The family of the 85-year-old Palo Alto man who's been detained for more than a month in North Korea says he is being well fed and is getting his medication. NBC Bay Area's Kimberly Tere reports.
The family of the 85-year-old Palo Alto man who's been detained for more than a month in North Korea says he is being well fed and is getting his medication.
Retired finance executive Merrill Newman's family released a statement late Saturday that said the Ambassador of Sweden was permitted to visit him Saturday at the Yanggakdo Hotel in Pyongyang.
"As a result of the visit, we know that Merrill is in good health. He has received the medications that we sent him and medical personnel are checking on his health several times a day," the family statement said.
It also said that he was being well treated and even reported that the food he was being feed was "good."
"As you can imagine, we had been deeply worried about all of these things and today's consular visit has eased our concerns," the family statement read in part.
The family's report came hours after North Korea state media released video showing Newman reading an apology for alleged crimes during the Korean War and for "hostile acts'' against the state during a recent trip.
Newman, who fought in the Korean War, was taken off a plane Oct. 26 by North Korean authorities while preparing to leave after a 10-day visit.
Also Saturday, the U.S. again urged North Korea to release Newman.
National Security Council spokeswoman Caitlin Hayden says that given Newman's age and health-- he's on heart medication--North Korea should release him so he can be reunited with his family.
Newman's traveling companion, neighbor and former Stanford University professor Bob Hamrdla, was allowed to depart.
Newman's son, who lives in Southern California, has said his father wanted to return to the country where he spent three years during the war.
Here is the family's complete statement:
We received a report from the State Department today that the Ambassador of Sweden in the DPRK was permitted to visit Merrill Newman on Saturday, November 30th, at the Yanggakdo Hotel in Pyongyang.
We were very pleased to hear that the Ambassador was allowed to pay this first visit to Merrill. We want to thank the Swedish Ambassador and also express appreciation for the cooperation of the DPRK government in allowing the visit to take place. As a result of the visit, we know that Merrill is in good health. He has received the medications that we sent him and medical personnel are checking on his health several times a day. Merrill reports that he is being well treated and that the food is good. As you can imagine, we had been deeply worried about all of these things and today's consular visit has eased our concerns.
Our focus now is on getting him home quickly to join his loved ones, who miss him deeply. We are asking that the DPRK authorities take into account his health and his age and, as an act of humanitarian compassion, allow him to depart immediately for home. All of us want this ordeal to end and for the 85 year-old head of our extended family to be with us once more.
The Newman Family
North Korea state media claims Newman apologized for alleged crimes during the war and for "hostile acts'' against the North during his trip.
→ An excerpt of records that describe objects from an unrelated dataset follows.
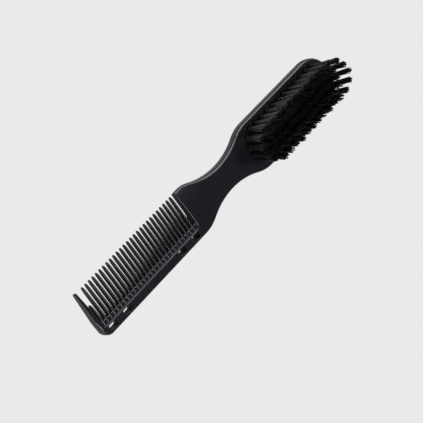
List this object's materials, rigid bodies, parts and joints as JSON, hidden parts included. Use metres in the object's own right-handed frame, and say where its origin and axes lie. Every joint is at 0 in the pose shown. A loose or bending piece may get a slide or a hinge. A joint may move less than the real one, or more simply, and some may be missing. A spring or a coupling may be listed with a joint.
{
  "type": "barber fade brush",
  "caption": "Barber's fade brush: a comb at one end, a waisted grip, and a round-ended brush head with short stiff bristle tufts on one face.",
  "frame": {"origin": "centre of the outline, on the flat back of the grip and head", "axes": "+X from the comb end to the brush head end, +Y towards the tooth tips, +Z out of the bristle face"},
  "size_m": [0.1876, 0.0254, 0.0204],
  "materials": {
    "moulded_plastic": "black injection-moulded plastic, satin with a fine moulded grain",
    "bristle_nylon": "black nylon bristles, slightly glossy along the strands"
  },
  "bodies": {
    "root": {"comb_grip_and_head": "moulded_plastic", "tuft_left_01": "bristle_nylon", "tuft_left_02": "bristle_nylon", "tuft_left_03": "bristle_nylon", "tuft_left_04": "bristle_nylon", "tuft_left_05": "bristle_nylon", "tuft_left_06": "bristle_nylon", "tuft_left_07": "bristle_nylon", "tuft_left_08": "bristle_nylon", "tuft_left_09": "bristle_nylon", "tuft_left_10": "bristle_nylon", "tuft_left_11": "bristle_nylon", "tuft_left_12": "bristle_nylon", "tuft_right_01": "bristle_nylon", "tuft_right_02": "bristle_nylon", "tuft_right_03": "bristle_nylon", "tuft_right_04": "bristle_nylon", "tuft_right_05": "bristle_nylon", "tuft_right_06": "bristle_nylon", "tuft_right_07": "bristle_nylon", "tuft_right_08": "bristle_nylon", "tuft_right_09": "bristle_nylon", "tuft_right_10": "bristle_nylon", "tuft_right_11": "bristle_nylon", "tuft_right_12": "bristle_nylon", "tuft_near_1": "bristle_nylon", "tuft_near_2": "bristle_nylon", "tuft_near_3": "bristle_nylon", "tuft_near_4": "bristle_nylon", "tuft_far_1": "bristle_nylon", "tuft_far_2": "bristle_nylon", "tuft_far_3": "bristle_nylon", "tuft_far_4": "bristle_nylon", "tuft_pair_left_1": "bristle_nylon", "tuft_pair_left_2": "bristle_nylon", "tuft_pair_left_3": "bristle_nylon", "tuft_pair_left_4": "bristle_nylon", "tuft_pair_left_5": "bristle_nylon", "tuft_pair_left_6": "bristle_nylon", "tuft_pair_middle_1": "bristle_nylon", "tuft_pair_middle_2": "bristle_nylon", "tuft_pair_middle_3": "bristle_nylon", "tuft_pair_middle_4": "bristle_nylon", "tuft_pair_middle_5": "bristle_nylon", "tuft_pair_middle_6": "bristle_nylon", "tuft_pair_right_1": "bristle_nylon", "tuft_pair_right_2": "bristle_nylon", "tuft_pair_right_3": "bristle_nylon", "tuft_pair_right_4": "bristle_nylon", "tuft_pair_right_5": "bristle_nylon", "tuft_pair_right_6": "bristle_nylon"}
  },
  "joints": []
}
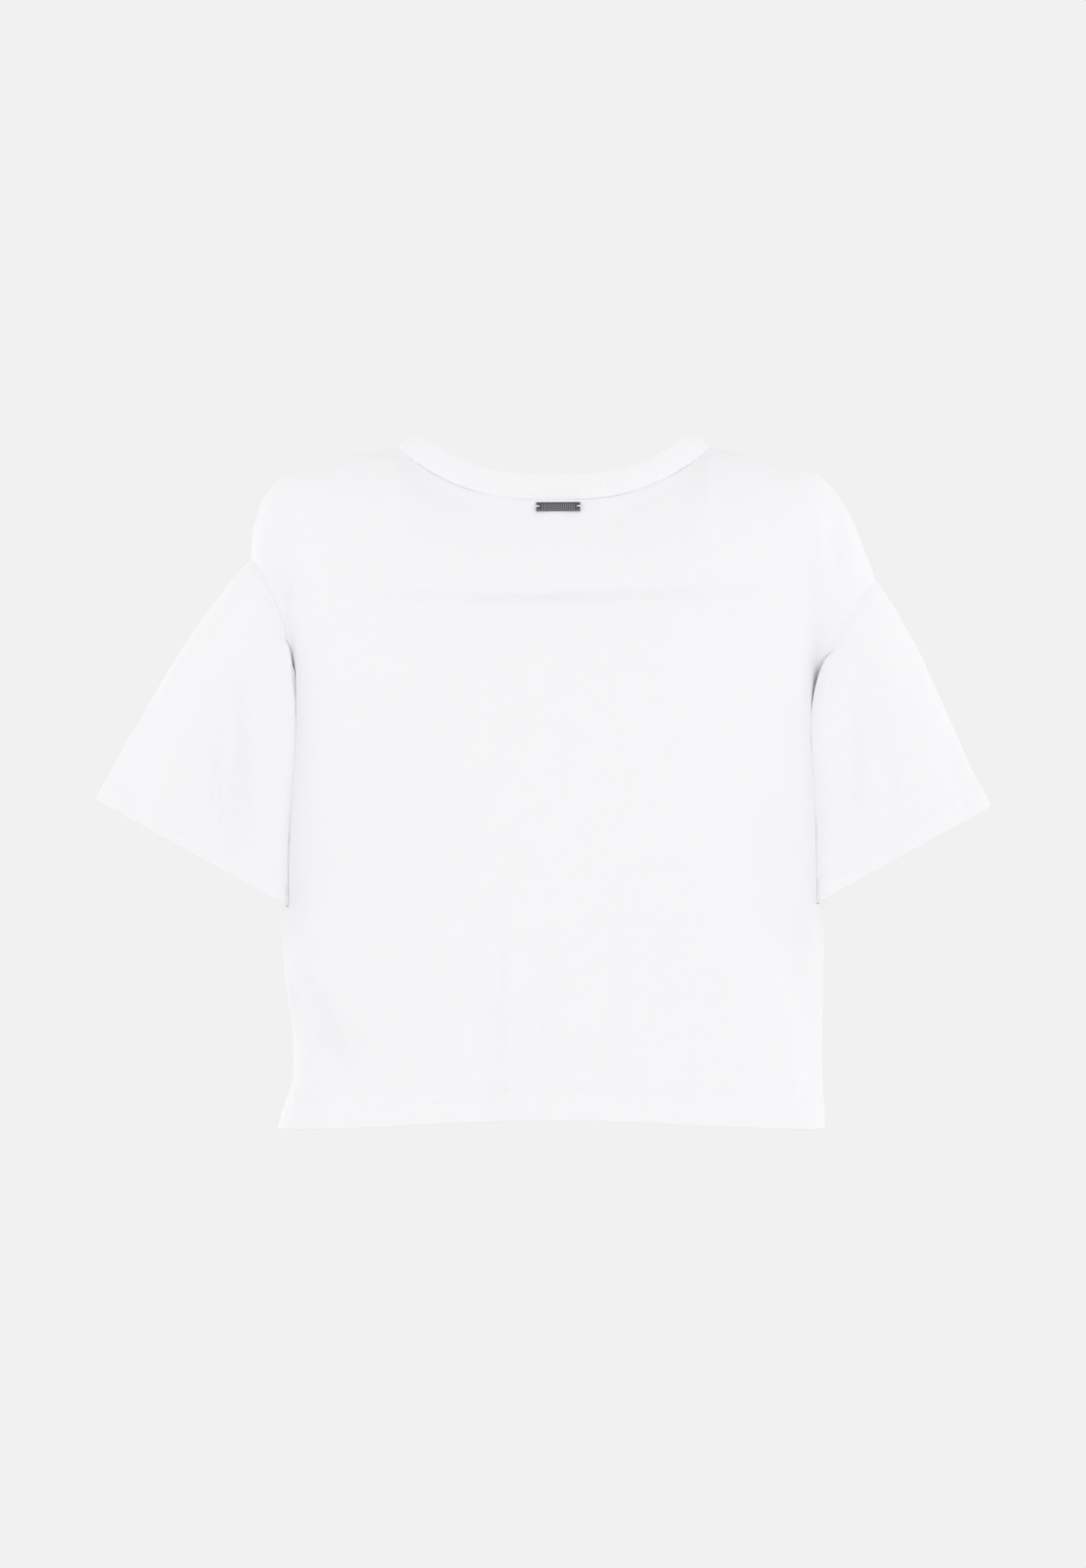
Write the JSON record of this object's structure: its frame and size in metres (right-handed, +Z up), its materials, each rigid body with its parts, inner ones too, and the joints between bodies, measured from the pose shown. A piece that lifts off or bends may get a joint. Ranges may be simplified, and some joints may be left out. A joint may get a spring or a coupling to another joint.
{
  "type": "short sleeve t-shirt",
  "caption": "Boxy cropped short sleeve t-shirt in plain white jersey, hollow as if worn, with a crew neck band and a bare metal bar label under the back of the neck.",
  "frame": {"origin": "midway between the two points where the shoulder seams meet the neck seam, where the wearer's shoulders hold the garment", "axes": "+X towards the right sleeve as seen from the back, +Y towards the front of the garment (the wearer faces +Y), +Z up; the back that the picture shows faces -Y"},
  "size_m": [0.652, 0.234, 0.5071],
  "materials": {
    "back": "white cotton jersey, fine knit, matt",
    "front": "white cotton jersey, fine knit, matt",
    "sleeve_left": "white cotton jersey, fine knit, matt",
    "sleeve_right": "white cotton jersey, fine knit, matt",
    "band": "white folded knit band, matt",
    "gunmetal": "dark gunmetal plating, satin, fine upright grooves inside a plain rim"
  },
  "bodies": {
    "root": {"back_panel": "back", "front_panel": "front", "sleeve_left": "sleeve_left", "sleeve_right": "sleeve_right", "neck_band": "band", "bar_label": "gunmetal"}
  },
  "joints": []
}
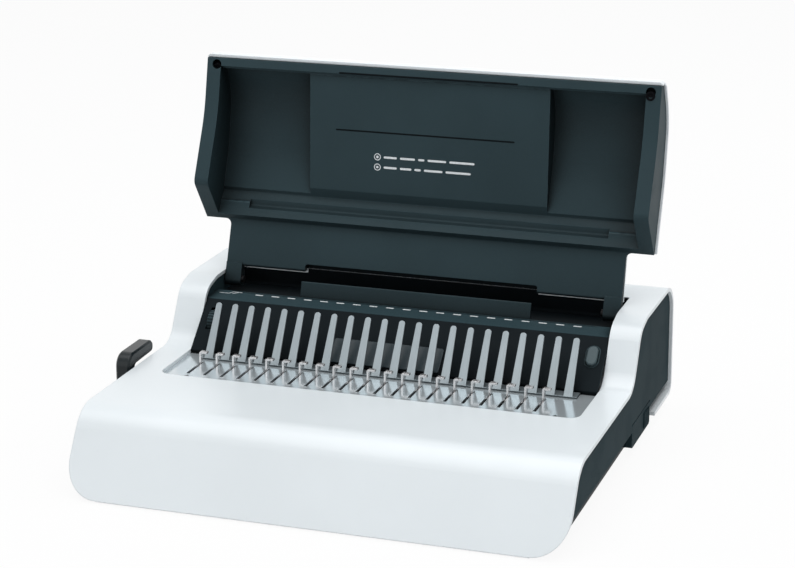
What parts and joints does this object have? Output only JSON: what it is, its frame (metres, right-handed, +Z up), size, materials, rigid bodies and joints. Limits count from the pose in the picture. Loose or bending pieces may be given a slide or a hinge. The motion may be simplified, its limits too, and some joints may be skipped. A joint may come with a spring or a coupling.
{
  "type": "comb binding machine",
  "caption": "Desktop comb binding machine with a powered sheet punch, ring-opening tines and hooks worked by a side lever, and an open arched lid.",
  "frame": {"origin": "on the table under the middle of the machine's overall box, with the side lever counted", "axes": "+X to the machine's right seen from the front, +Y to its back, +Z up"},
  "size_m": [0.4066, 0.3589, 0.2878],
  "materials": {
    "shell_white": "satin",
    "charcoal_plastic": "fine grain",
    "black_plastic": "fine grain",
    "lever_black": "satin",
    "foot_rubber": "matte",
    "deck_steel": "bright, faintly brushed",
    "tine_steel": "satin",
    "mechanism_steel": "machined",
    "frame_steel": "zinc plated",
    "gear_steel": "sintered, dark",
    "bronze_bush": "machined",
    "board_green": "solder mask",
    "light_plastic": "satin"
  },
  "bodies": {
    "machine": {"top_housing": "shell_white", "side_panel_left": "charcoal_plastic", "side_panel_right": "charcoal_plastic", "base_tray": "black_plastic", "rubber_feet": "foot_rubber", "base_screws": "mechanism_steel", "arm_lining_left": "charcoal_plastic", "arm_lining_right": "charcoal_plastic", "punch_housing": "charcoal_plastic", "wall_insert": "black_plastic", "hinge_trough": "charcoal_plastic", "paper_support": "charcoal_plastic", "comb_deck": "deck_steel", "tine_plate": "tine_steel", "carriage_rails": "black_plastic", "shaft_brackets": "black_plastic", "wheel_bracket": "black_plastic", "button_switch": "black_plastic", "die_block": "mechanism_steel", "pin_guide": "mechanism_steel", "side_frame_left": "frame_steel", "side_frame_right": "frame_steel", "cam_bushes": "bronze_bush", "gear_motor": "frame_steel", "transformer": "frame_steel", "circuit_board": "board_green", "power_inlet": "black_plastic", "switch_frame": "black_plastic", "lid_pins": "mechanism_steel"},
    "lid": {"lid_liner": "charcoal_plastic", "lid_outer_cover": "shell_white"},
    "lever": {"comb_lever": "lever_black", "lever_shaft": "mechanism_steel"},
    "carriage": {"hook_carriage": "tine_steel"},
    "guide_wheel": {"edge_wheel": "black_plastic"},
    "guide": {"edge_guide": "black_plastic"},
    "button": {"punch_button": "light_plastic"},
    "punches": {"punch_bar": "mechanism_steel"},
    "cam": {"cam_shaft": "mechanism_steel", "drive_gear": "gear_steel"},
    "pinion": {"motor_pinion": "mechanism_steel"},
    "rocker": {"switch_rocker": "black_plastic"},
    "drawer": {"chip_drawer": "charcoal_plastic"}
  },
  "joints": [
    {"name": "lid_hinge", "type": "hinge", "parent": "machine", "child": "lid", "pos_m": [0.00775, 0.0905, 0.102], "axis": [1, 0, 0], "range_deg": [0, 106]},
    {"name": "lever_pull", "type": "hinge", "parent": "machine", "child": "lever", "pos_m": [0.00775, -0.0399, 0.02654], "axis": [1, 0, 0], "range_deg": [0, 70]},
    {"name": "carriage_slide", "type": "slide", "parent": "machine", "child": "carriage", "axis": [0, -1, 0], "range_m": [0, 0.0252]},
    {"name": "wheel_spin", "type": "hinge", "parent": "machine", "child": "guide_wheel", "pos_m": [-0.15275, 0.04141, 0.07684], "axis": [1, 0, 0], "range_deg": [-540, 540]},
    {"name": "guide_slide", "type": "slide", "parent": "machine", "child": "guide", "axis": [1, 0, 0], "range_m": [-0.0031, 0.0031]},
    {"name": "button_press", "type": "slide", "parent": "machine", "child": "button", "axis": [0, 0.6712, -0.7413], "range_m": [0, 0.002], "stiffness_N_per_m": 400, "springref_m": -0.002},
    {"name": "cam_turn", "type": "hinge", "parent": "machine", "child": "cam", "pos_m": [0.00775, 0.1275, 0.072], "axis": [1, 0, 0], "range_deg": [0, 180]},
    {"name": "punch_stroke", "type": "slide", "parent": "machine", "child": "punches", "axis": [0, -1, 0], "range_m": [0, 0.0101]},
    {"name": "pinion_spin", "type": "hinge", "parent": "machine", "child": "pinion", "pos_m": [0.16475, 0.14679, 0.04113], "axis": [1, 0, 0], "range_deg": [-566, 1]},
    {"name": "switch_rock", "type": "hinge", "parent": "machine", "child": "rocker", "pos_m": [0.09175, 0.1745, 0.048], "axis": [1, 0, 0], "range_deg": [0, 12]},
    {"name": "drawer_pull", "type": "slide", "parent": "machine", "child": "drawer", "axis": [1, 0, 0], "range_m": [0, 0.2]}
  ],
  "couplings": [
    {"joint": "carriage_slide", "follows": "lever_pull", "m_per_rad": 0.020463},
    {"joint": "guide_slide", "follows": "wheel_spin", "m_per_rad": 0.00031831},
    {"joint": "punch_stroke", "follows": "cam_turn", "m_per_rad": 0.0031831},
    {"joint": "pinion_spin", "follows": "cam_turn", "ratio": -3.1429}
  ]
}
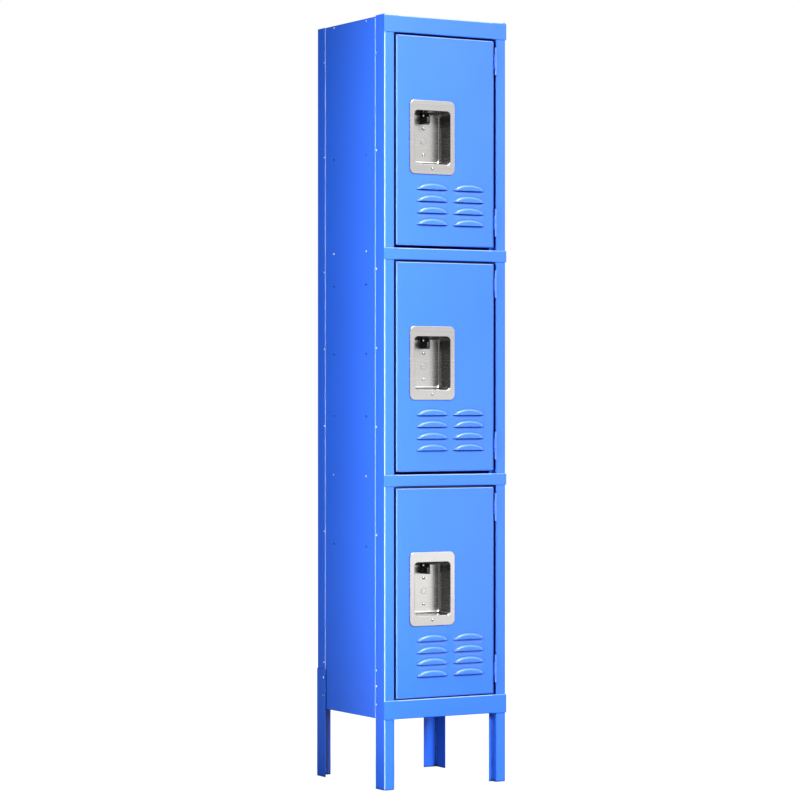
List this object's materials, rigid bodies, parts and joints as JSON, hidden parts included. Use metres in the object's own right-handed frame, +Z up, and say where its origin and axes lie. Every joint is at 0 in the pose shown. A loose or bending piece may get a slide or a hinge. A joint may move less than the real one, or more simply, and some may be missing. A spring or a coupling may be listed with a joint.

North Korean authorities released video showing Newman, wearing glasses, a blue button-down shirt and tan trousers, reading his alleged apology, which was dated Nov. 9 and couldn't be independently confirmed. Pyongyang has been accused of previously coercing statements from detainees. There was no way to reach Newman and determine the circumstances of the alleged confession. But it was riddled with stilted English and grammatical errors, such as "I want not punish me.''
The apology can be seen as Pyongyang taking steps needed to release Newman, said Yoo Ho-Yeol, a professor of North Korea studies at Korea University in Seoul. North Korea likely issued the confession in the form of an apology to resolve Newman's case quickly without starting legal proceedings, Yoo said.
North Korea is extremely sensitive about any criticism and regularly accuses Washington and Seoul of seeking to overthrow its authoritarian system through various means _ claims the U.S. and South Korea dismiss. The State Department has repeatedly warned Americans about traveling to the country, citing the risk of arbitrary detention.
Whatever the reasons behind the detention, it could hurt impoverished North Korea's efforts to encourage a growing tourism trade seen as a rare source of much-needed foreign currency.
Tourism is picking up in North Korea, despite strong warnings from the State Department, most recently this week. Americans travel there each year, many as part of humanitarian efforts or to find long-lost relatives or to see a closed society few outsiders get to visit.